- Developer: Renato Degiovani
- Publisher: JVA Microcomputadores Ltda
- Designer: Renato Degiovani
- Platforms: Sinclair ZX81; ZX Spectrum; TRS-80; MSX;
- Release: Sinclair ZX81, TRS-80 and ZX Spectrum 1985 MSX 1986
- Genres: Text adventure game Point-and-click adventure game
- Mode: Single-player

= Amazônia (video game) =

Amazônia is a Brazilian 1983 text adventure computer game developed by Renato Degiovani. It was the first commercial computer game developed in Brazil.

== Overview ==
The player character, having crashed his plane in the Amazon forest, has to escape the jungle.
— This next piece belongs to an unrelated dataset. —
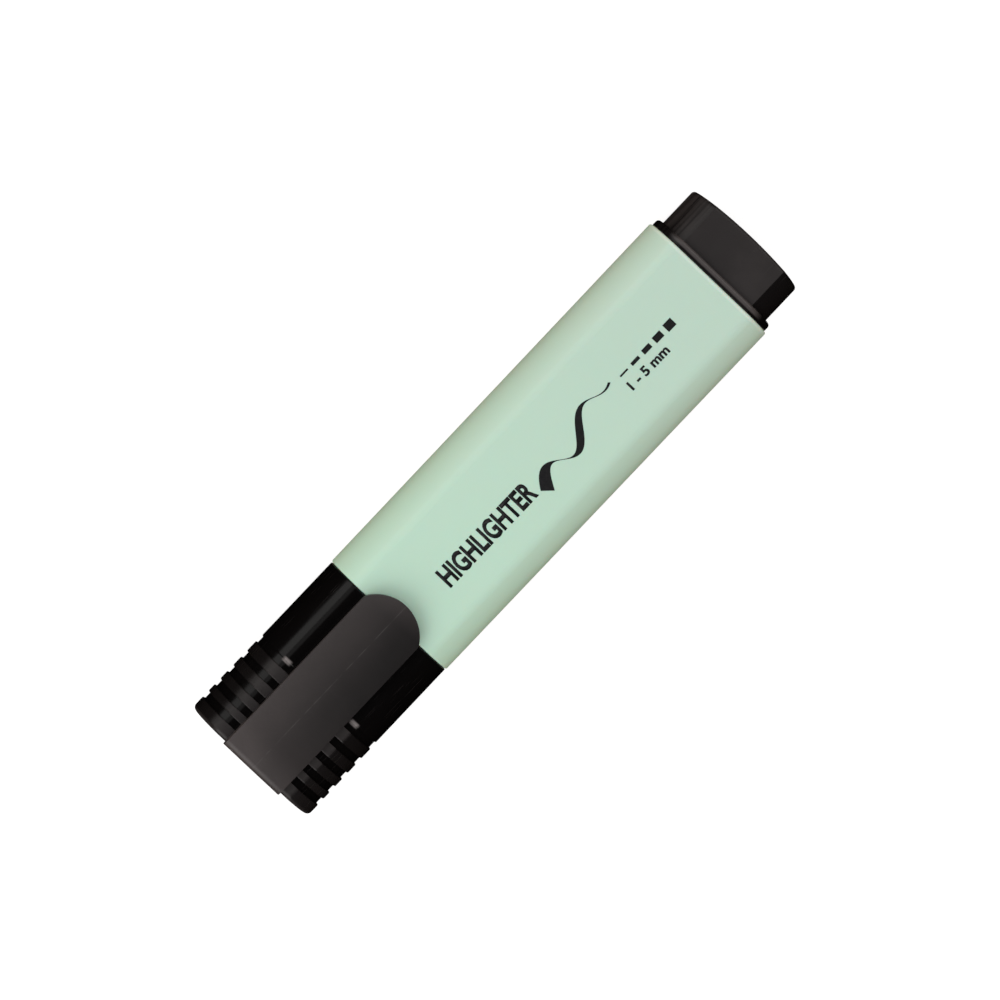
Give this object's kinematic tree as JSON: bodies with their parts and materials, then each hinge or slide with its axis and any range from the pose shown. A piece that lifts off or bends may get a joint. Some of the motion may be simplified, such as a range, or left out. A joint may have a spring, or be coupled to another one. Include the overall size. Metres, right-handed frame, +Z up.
{
  "type": "highlighter",
  "caption": "Flat capped highlighter: tapering pastel barrel, ribbed snap cap with pocket clip, chisel nib, fibre reservoir and a block end plug.",
  "frame": {"origin": "on the resting surface, under the middle of the pen's bounding box", "axes": "+X along the pen from the end plug to the closed end of the cap, +Y across the wide faces, +Z up out of the face with the pocket clip"},
  "size_m": [0.124, 0.0272, 0.0188],
  "materials": {
    "barrel_plastic": "semi-gloss moulded polypropylene, pastel green",
    "gloss_black": "gloss black moulded polypropylene",
    "satin_black": "fine-textured satin black moulded polypropylene",
    "natural_liner": "natural polyethylene",
    "nib_fibre": "pressed polyester fibre, soaked with pastel green ink",
    "core_fibre": "soft bundled polyester fibre, soaked with pastel green ink",
    "clear_film": "thin clear polypropylene film"
  },
  "bodies": {
    "barrel": {"barrel": "barrel_plastic", "end_plug": "satin_black", "nose_section": "satin_black", "nib": "nib_fibre", "reservoir_core": "core_fibre", "reservoir_film": "clear_film"},
    "cap": {"cap_shell": "gloss_black", "cap_liner": "natural_liner"},
    "clip": {"pocket_clip": "satin_black"}
  },
  "joints": [
    {"name": "cap_pull", "type": "slide", "parent": "barrel", "child": "cap", "axis": [1, 0, 0], "range_m": [0, 0.045]},
    {"name": "clip_flex", "type": "hinge", "parent": "cap", "child": "clip", "pos_m": [0.062, 0, 0.016], "axis": [0, 1, 0], "range_deg": [0, 4], "stiffness_Nm_per_rad": 1}
  ]
}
Through text commands, the player navigates their way through the Amazon, avoiding dangers (jaguars, snakes, Indigenous tribes).

== History ==
Its first version, named Aventuras na Selva (Jungle Adventures) was compiled in BASIC, had 16kb of data; its type-in program was released in the magazine Micro Sistemas, issue n. 23 (August 1983), for ZX81 computers.

The magazine quickly sold out. In 1985 the game was redeveloped in Assembly for TRS-80 and ZX Spectrum computers, now renamed as Amazônia. The game got a MSX version in 1986.

In 1991, Amazônia got a version for PCs, now with a graphical interface.